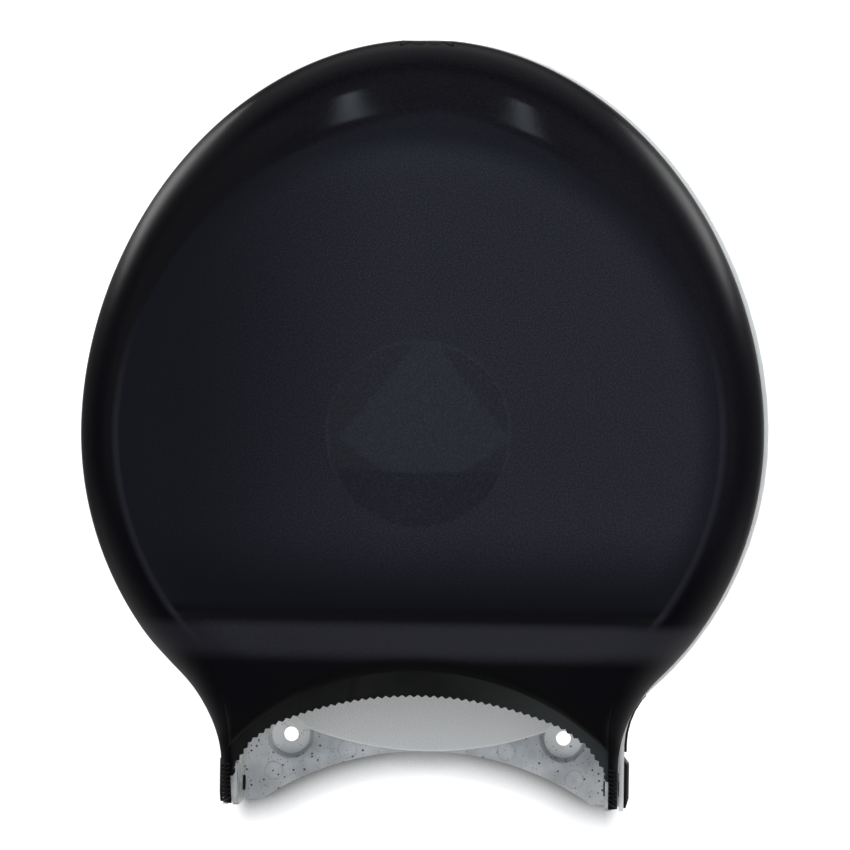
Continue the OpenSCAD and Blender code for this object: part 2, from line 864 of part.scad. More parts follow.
module carrier_screws() {
    color(steel)
        for (x = [-carrier_screw_x, carrier_screw_x])
            translate([x, -carrier_mid, carrier_top - 3])
                union() {
                    translate([0, 0, -tiny])
                        cylinder(r = ear_screw_r, h = 3 + tiny + cover_wall * 0.6);
                    translate([0, 0, -1.4])
                        cylinder(r = carrier_head_r, h = 1.4);
                }
}

// Coil spring between the carrier's floor and the arm, swept with six-sided wire.
spring_turns = 4;
spring_rings = 16 * spring_turns;
spring_sides = 6;

module latch_spring() {
    foot = carrier_floor + wire_r + 0.1;
    rise = arm_z - carrier_floor - 2 * wire_r - 0.2;
    function ring(k) =
        let (
            a = 360 * spring_turns * k / spring_rings,
            c = [coil_r * cos(a), coil_r * sin(a) - carrier_mid, foot + rise * k / spring_rings]
        )
        [for (s = [0:spring_sides - 1])
            let (b = 360 * s / spring_sides)
            c + wire_r * [cos(a) * cos(b), sin(a) * cos(b), sin(b)]];
    points = flat([for (k = [0:spring_rings]) ring(k)]);
    sides = [for (k = [0:spring_rings - 1], s = [0:spring_sides - 1], half = [0, 1])
        let (
            a = k * spring_sides + s,
            b = k * spring_sides + (s + 1) % spring_sides
        )
        half == 0 ? [a, a + spring_sides, b + spring_sides] : [a, b + spring_sides, b]];
    last = spring_rings * spring_sides;
    ends = concat(
        [for (s = [1:spring_sides - 2]) [0, s, s + 1]],
        [for (s = [1:spring_sides - 2]) [last, last + s + 1, last + s]]
    );
    color(steel)
        polyhedron(points = points, faces = concat(sides, ends), convexity = 8);
}

striker_foot_z = carrier_floor;
striker_xs = [-13, 13];
// Half width and half height of the striker's foot
striker_foot = [19, 6];

module striker() {
    color(black)
        difference() {
            union() {
                // foot against the platform, riser, top plate and lip
                block([-striker_foot[0], striker_foot[0]], [platform, platform + 3],
                    [striker_foot_z - striker_foot[1], striker_foot_z + striker_foot[1]]);
                block([-9, 9], [platform, platform + 3], [striker_foot_z, lip_z + 6.5]);
                block([-9, 9], [platform, lip_depth[1]], [lip_z + 3.5, lip_z + 6.5]);
                block([-9, 9], lip_depth, [lip_z, lip_z + 4]);
            }
            for (x = striker_xs)
                rod(post_screw_r, platform - 1, platform + 4, x, striker_foot_z);
        }
}

module striker_screws() {
    color(steel)
        for (x = striker_xs)
            panel_screw(x, striker_foot_z, platform + 3);
}

// ---- Spindle ----

post_screw_r = 1.8;
post_screw_ring = 18;
post_angles = [90, 210, 330];
post_flange_t = 4;
hub_back = platform + post_flange_t + washer_t + 0.2;
hub_flange_t = 3;
hub_front = hub_back + hub_flange_t + hub_len + 2;
post_end = hub_front + 0.3;

// A pan-headed screw that runs towards the wall from a surface.
module panel_screw(x, z, surface) {
    union() {
        rod(post_screw_r, 3, surface + tiny, x, z);
        rod(post_screw_r + 1.6, surface, surface + 2, x, z);
        rod(post_screw_r + 0.9, surface + 2 - tiny, surface + 2.6, x, z);
    }
}

module spindle_post() {
    color(black)
        difference() {
            union() {
                rod(post_flange_r, platform, platform + post_flange_t);
                rod(post_r, platform, post_end);
            }
            for (a = post_angles)
                rod(post_screw_r, platform - 1, platform + post_flange_t + 1,
                    post_screw_ring * cos(a), post_screw_ring * sin(a));
            rod(post_screw_r, post_end - 14, post_end + 1);
        }
}

module post_screws() {
    color(steel)
        for (a = post_angles)
            translate([post_screw_ring * cos(a), 0, post_screw_ring * sin(a)])
                union() {
                    rod(post_screw_r, 3, platform + post_flange_t - 1.5 + tiny);
                    rod(post_screw_r, platform + post_flange_t - 1.5, platform + post_flange_t);
                }
}

module drag_washer() {
    color(steel)
        difference() {
            rod(post_flange_r - 9, platform + post_flange_t, platform + post_flange_t + washer_t);
            rod(post_r + 0.1, platform, hub_back);
        }
}

module roll_hub() {
    color(black)
        difference() {
            union() {
                rod(hub_flange_r, hub_back, hub_back + hub_flange_t);
                difference() {
                    union() {
                        rod(hub_r, hub_back, hub_front - 2);
                        // rounded nose
                        translate([0, -(hub_front - 2), 0])
                            rotate([90, 0, 0])
                                cylinder(r1 = hub_r, r2 = hub_r - 2, h = 2);
                    }
                    rod(hub_r - hub_wall, hub_back + hub_flange_t, hub_front + 1);
                }
                // sleeve that runs on the post
                rod(post_r + 3, hub_back, hub_front);
                // ribs between the sleeve and the drum
                for (a = [0:60:300])
                    rotate([0, a, 0])
                        block([post_r + 2, hub_r - hub_wall + 0.2], [hub_back, hub_front - 6], [-1, 1]);
            }
            rod(post_r + hub_play, hub_back - 1, hub_front + 1);
        }
}

module hub_retainer() {
    color(black)
        difference() {
            rod(post_r + 5, post_end, post_end + 3);
            rod(post_screw_r, post_end - 1, post_end + 4);
        }
}

module retainer_screw() {
    color(steel)
        union() {
            rod(post_screw_r, post_end - 12, post_end + 3 + tiny);
            rod(post_screw_r + 1.8, post_end + 3, post_end + 5);
            rod(post_screw_r + 1, post_end + 5 - tiny, post_end + 5.6);
        }
}

rear_base();
cover_shell();
tear_bar();
cover_ear(-1);  // cover_ear_left
cover_ear(1);  // cover_ear_right
ear_screws();
hinge_clip(-1);  // hinge_clip_left
hinge_clip(1);  // hinge_clip_right
edge_strip(-1);  // edge_strip_left
edge_strip(1);  // edge_strip_right
lock_button();
latch_arm();
latch_spring();
latch_carrier();
carrier_screws();
striker();
striker_screws();
spindle_post();
post_screws();
drag_washer();
roll_hub();
hub_retainer();
retainer_screw();
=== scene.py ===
import json
import math

import bmesh
import bpy
from mathutils import Matrix, Quaternion, Vector

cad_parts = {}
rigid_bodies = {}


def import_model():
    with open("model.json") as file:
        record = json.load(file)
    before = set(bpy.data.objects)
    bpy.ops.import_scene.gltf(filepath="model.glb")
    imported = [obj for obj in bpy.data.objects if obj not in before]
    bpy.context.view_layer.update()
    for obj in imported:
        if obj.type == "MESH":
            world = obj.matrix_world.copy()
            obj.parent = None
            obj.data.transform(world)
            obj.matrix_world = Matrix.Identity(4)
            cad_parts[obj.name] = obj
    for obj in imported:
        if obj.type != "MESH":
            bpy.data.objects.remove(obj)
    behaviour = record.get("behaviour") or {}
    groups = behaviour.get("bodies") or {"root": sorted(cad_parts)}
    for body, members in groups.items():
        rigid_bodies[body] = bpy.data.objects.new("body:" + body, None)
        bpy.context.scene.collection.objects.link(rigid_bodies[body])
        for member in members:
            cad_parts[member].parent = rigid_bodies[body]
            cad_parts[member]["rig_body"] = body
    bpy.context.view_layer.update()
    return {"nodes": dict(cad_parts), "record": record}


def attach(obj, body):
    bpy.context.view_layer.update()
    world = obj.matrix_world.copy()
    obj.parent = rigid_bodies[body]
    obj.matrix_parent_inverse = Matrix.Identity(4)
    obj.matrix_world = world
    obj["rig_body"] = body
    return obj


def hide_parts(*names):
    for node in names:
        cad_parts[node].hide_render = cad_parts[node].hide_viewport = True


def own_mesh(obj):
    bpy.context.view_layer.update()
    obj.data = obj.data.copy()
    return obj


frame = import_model()
MM = 0.001

# ---- Sizes in mm, those of the CAD source where both have them ----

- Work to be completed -
Return the whole listing exactly, with every line included.

- Exercise output -
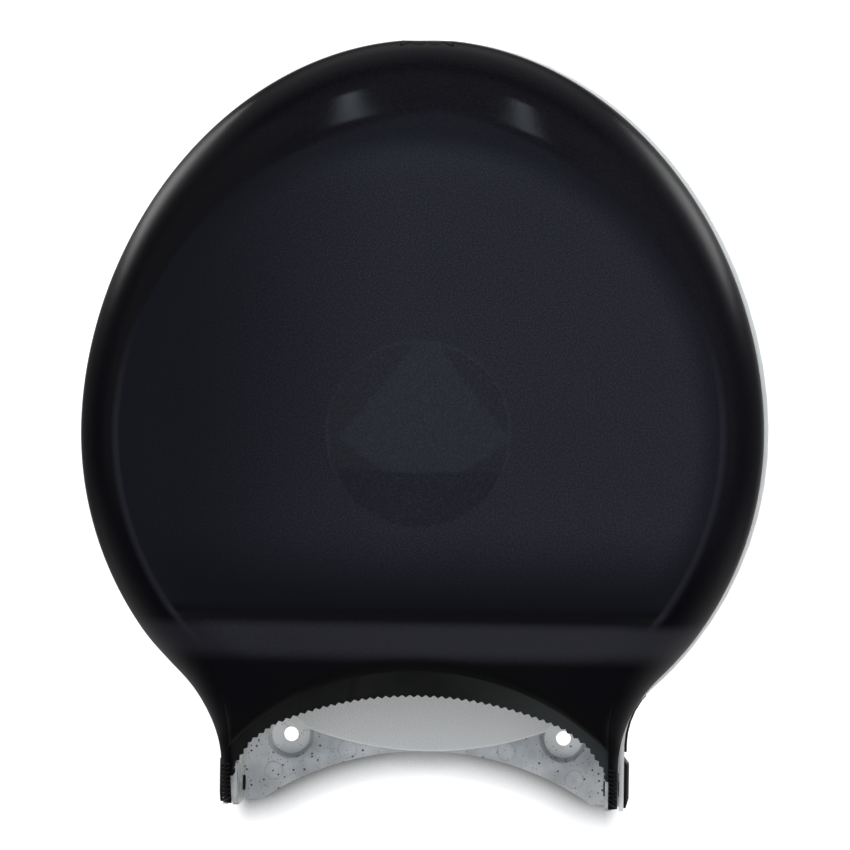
Continue the OpenSCAD and Blender code for this object: part 2, from line 864 of part.scad. More parts follow.
module carrier_screws() {
    color(steel)
        for (x = [-carrier_screw_x, carrier_screw_x])
            translate([x, -carrier_mid, carrier_top - 3])
                union() {
                    translate([0, 0, -tiny])
                        cylinder(r = ear_screw_r, h = 3 + tiny + cover_wall * 0.6);
                    translate([0, 0, -1.4])
                        cylinder(r = carrier_head_r, h = 1.4);
                }
}

// Coil spring between the carrier's floor and the arm, swept with six-sided wire.
spring_turns = 4;
spring_rings = 16 * spring_turns;
spring_sides = 6;

module latch_spring() {
    foot = carrier_floor + wire_r + 0.1;
    rise = arm_z - carrier_floor - 2 * wire_r - 0.2;
    function ring(k) =
        let (
            a = 360 * spring_turns * k / spring_rings,
            c = [coil_r * cos(a), coil_r * sin(a) - carrier_mid, foot + rise * k / spring_rings]
        )
        [for (s = [0:spring_sides - 1])
            let (b = 360 * s / spring_sides)
            c + wire_r * [cos(a) * cos(b), sin(a) * cos(b), sin(b)]];
    points = flat([for (k = [0:spring_rings]) ring(k)]);
    sides = [for (k = [0:spring_rings - 1], s = [0:spring_sides - 1], half = [0, 1])
        let (
            a = k * spring_sides + s,
            b = k * spring_sides + (s + 1) % spring_sides
        )
        half == 0 ? [a, a + spring_sides, b + spring_sides] : [a, b + spring_sides, b]];
    last = spring_rings * spring_sides;
    ends = concat(
        [for (s = [1:spring_sides - 2]) [0, s, s + 1]],
        [for (s = [1:spring_sides - 2]) [last, last + s + 1, last + s]]
    );
    color(steel)
        polyhedron(points = points, faces = concat(sides, ends), convexity = 8);
}

striker_foot_z = carrier_floor;
striker_xs = [-13, 13];
// Half width and half height of the striker's foot
striker_foot = [19, 6];

module striker() {
    color(black)
        difference() {
            union() {
                // foot against the platform, riser, top plate and lip
                block([-striker_foot[0], striker_foot[0]], [platform, platform + 3],
                    [striker_foot_z - striker_foot[1], striker_foot_z + striker_foot[1]]);
                block([-9, 9], [platform, platform + 3], [striker_foot_z, lip_z + 6.5]);
                block([-9, 9], [platform, lip_depth[1]], [lip_z + 3.5, lip_z + 6.5]);
                block([-9, 9], lip_depth, [lip_z, lip_z + 4]);
            }
            for (x = striker_xs)
                rod(post_screw_r, platform - 1, platform + 4, x, striker_foot_z);
        }
}

module striker_screws() {
    color(steel)
        for (x = striker_xs)
            panel_screw(x, striker_foot_z, platform + 3);
}

// ---- Spindle ----

post_screw_r = 1.8;
post_screw_ring = 18;
post_angles = [90, 210, 330];
post_flange_t = 4;
hub_back = platform + post_flange_t + washer_t + 0.2;
hub_flange_t = 3;
hub_front = hub_back + hub_flange_t + hub_len + 2;
post_end = hub_front + 0.3;

// A pan-headed screw that runs towards the wall from a surface.
module panel_screw(x, z, surface) {
    union() {
        rod(post_screw_r, 3, surface + tiny, x, z);
        rod(post_screw_r + 1.6, surface, surface + 2, x, z);
        rod(post_screw_r + 0.9, surface + 2 - tiny, surface + 2.6, x, z);
    }
}

module spindle_post() {
    color(black)
        difference() {
            union() {
                rod(post_flange_r, platform, platform + post_flange_t);
                rod(post_r, platform, post_end);
            }
            for (a = post_angles)
                rod(post_screw_r, platform - 1, platform + post_flange_t + 1,
                    post_screw_ring * cos(a), post_screw_ring * sin(a));
            rod(post_screw_r, post_end - 14, post_end + 1);
        }
}

module post_screws() {
    color(steel)
        for (a = post_angles)
            translate([post_screw_ring * cos(a), 0, post_screw_ring * sin(a)])
                union() {
                    rod(post_screw_r, 3, platform + post_flange_t - 1.5 + tiny);
                    rod(post_screw_r, platform + post_flange_t - 1.5, platform + post_flange_t);
                }
}

module drag_washer() {
    color(steel)
        difference() {
            rod(post_flange_r - 9, platform + post_flange_t, platform + post_flange_t + washer_t);
            rod(post_r + 0.1, platform, hub_back);
        }
}

module roll_hub() {
    color(black)
        difference() {
            union() {
                rod(hub_flange_r, hub_back, hub_back + hub_flange_t);
                difference() {
                    union() {
                        rod(hub_r, hub_back, hub_front - 2);
                        // rounded nose
                        translate([0, -(hub_front - 2), 0])
                            rotate([90, 0, 0])
                                cylinder(r1 = hub_r, r2 = hub_r - 2, h = 2);
                    }
                    rod(hub_r - hub_wall, hub_back + hub_flange_t, hub_front + 1);
                }
                // sleeve that runs on the post
                rod(post_r + 3, hub_back, hub_front);
                // ribs between the sleeve and the drum
                for (a = [0:60:300])
                    rotate([0, a, 0])
                        block([post_r + 2, hub_r - hub_wall + 0.2], [hub_back, hub_front - 6], [-1, 1]);
            }
            rod(post_r + hub_play, hub_back - 1, hub_front + 1);
        }
}

module hub_retainer() {
    color(black)
        difference() {
            rod(post_r + 5, post_end, post_end + 3);
            rod(post_screw_r, post_end - 1, post_end + 4);
        }
}

module retainer_screw() {
    color(steel)
        union() {
            rod(post_screw_r, post_end - 12, post_end + 3 + tiny);
            rod(post_screw_r + 1.8, post_end + 3, post_end + 5);
            rod(post_screw_r + 1, post_end + 5 - tiny, post_end + 5.6);
        }
}

rear_base();
cover_shell();
tear_bar();
cover_ear(-1);  // cover_ear_left
cover_ear(1);  // cover_ear_right
ear_screws();
hinge_clip(-1);  // hinge_clip_left
hinge_clip(1);  // hinge_clip_right
edge_strip(-1);  // edge_strip_left
edge_strip(1);  // edge_strip_right
lock_button();
latch_arm();
latch_spring();
latch_carrier();
carrier_screws();
striker();
striker_screws();
spindle_post();
post_screws();
drag_washer();
roll_hub();
hub_retainer();
retainer_screw();
=== scene.py ===
import json
import math

import bmesh
import bpy
from mathutils import Matrix, Quaternion, Vector

cad_parts = {}
rigid_bodies = {}


def import_model():
    with open("model.json") as file:
        record = json.load(file)
    before = set(bpy.data.objects)
    bpy.ops.import_scene.gltf(filepath="model.glb")
    imported = [obj for obj in bpy.data.objects if obj not in before]
    bpy.context.view_layer.update()
    for obj in imported:
        if obj.type == "MESH":
            world = obj.matrix_world.copy()
            obj.parent = None
            obj.data.transform(world)
            obj.matrix_world = Matrix.Identity(4)
            cad_parts[obj.name] = obj
    for obj in imported:
        if obj.type != "MESH":
            bpy.data.objects.remove(obj)
    behaviour = record.get("behaviour") or {}
    groups = behaviour.get("bodies") or {"root": sorted(cad_parts)}
    for body, members in groups.items():
        rigid_bodies[body] = bpy.data.objects.new("body:" + body, None)
        bpy.context.scene.collection.objects.link(rigid_bodies[body])
        for member in members:
            cad_parts[member].parent = rigid_bodies[body]
            cad_parts[member]["rig_body"] = body
    bpy.context.view_layer.update()
    return {"nodes": dict(cad_parts), "record": record}


def attach(obj, body):
    bpy.context.view_layer.update()
    world = obj.matrix_world.copy()
    obj.parent = rigid_bodies[body]
    obj.matrix_parent_inverse = Matrix.Identity(4)
    obj.matrix_world = world
    obj["rig_body"] = body
    return obj


def hide_parts(*names):
    for node in names:
        cad_parts[node].hide_render = cad_parts[node].hide_viewport = True


def own_mesh(obj):
    bpy.context.view_layer.update()
    obj.data = obj.data.copy()
    return obj


frame = import_model()
MM = 0.001

# ---- Sizes in mm, those of the CAD source where both have them ----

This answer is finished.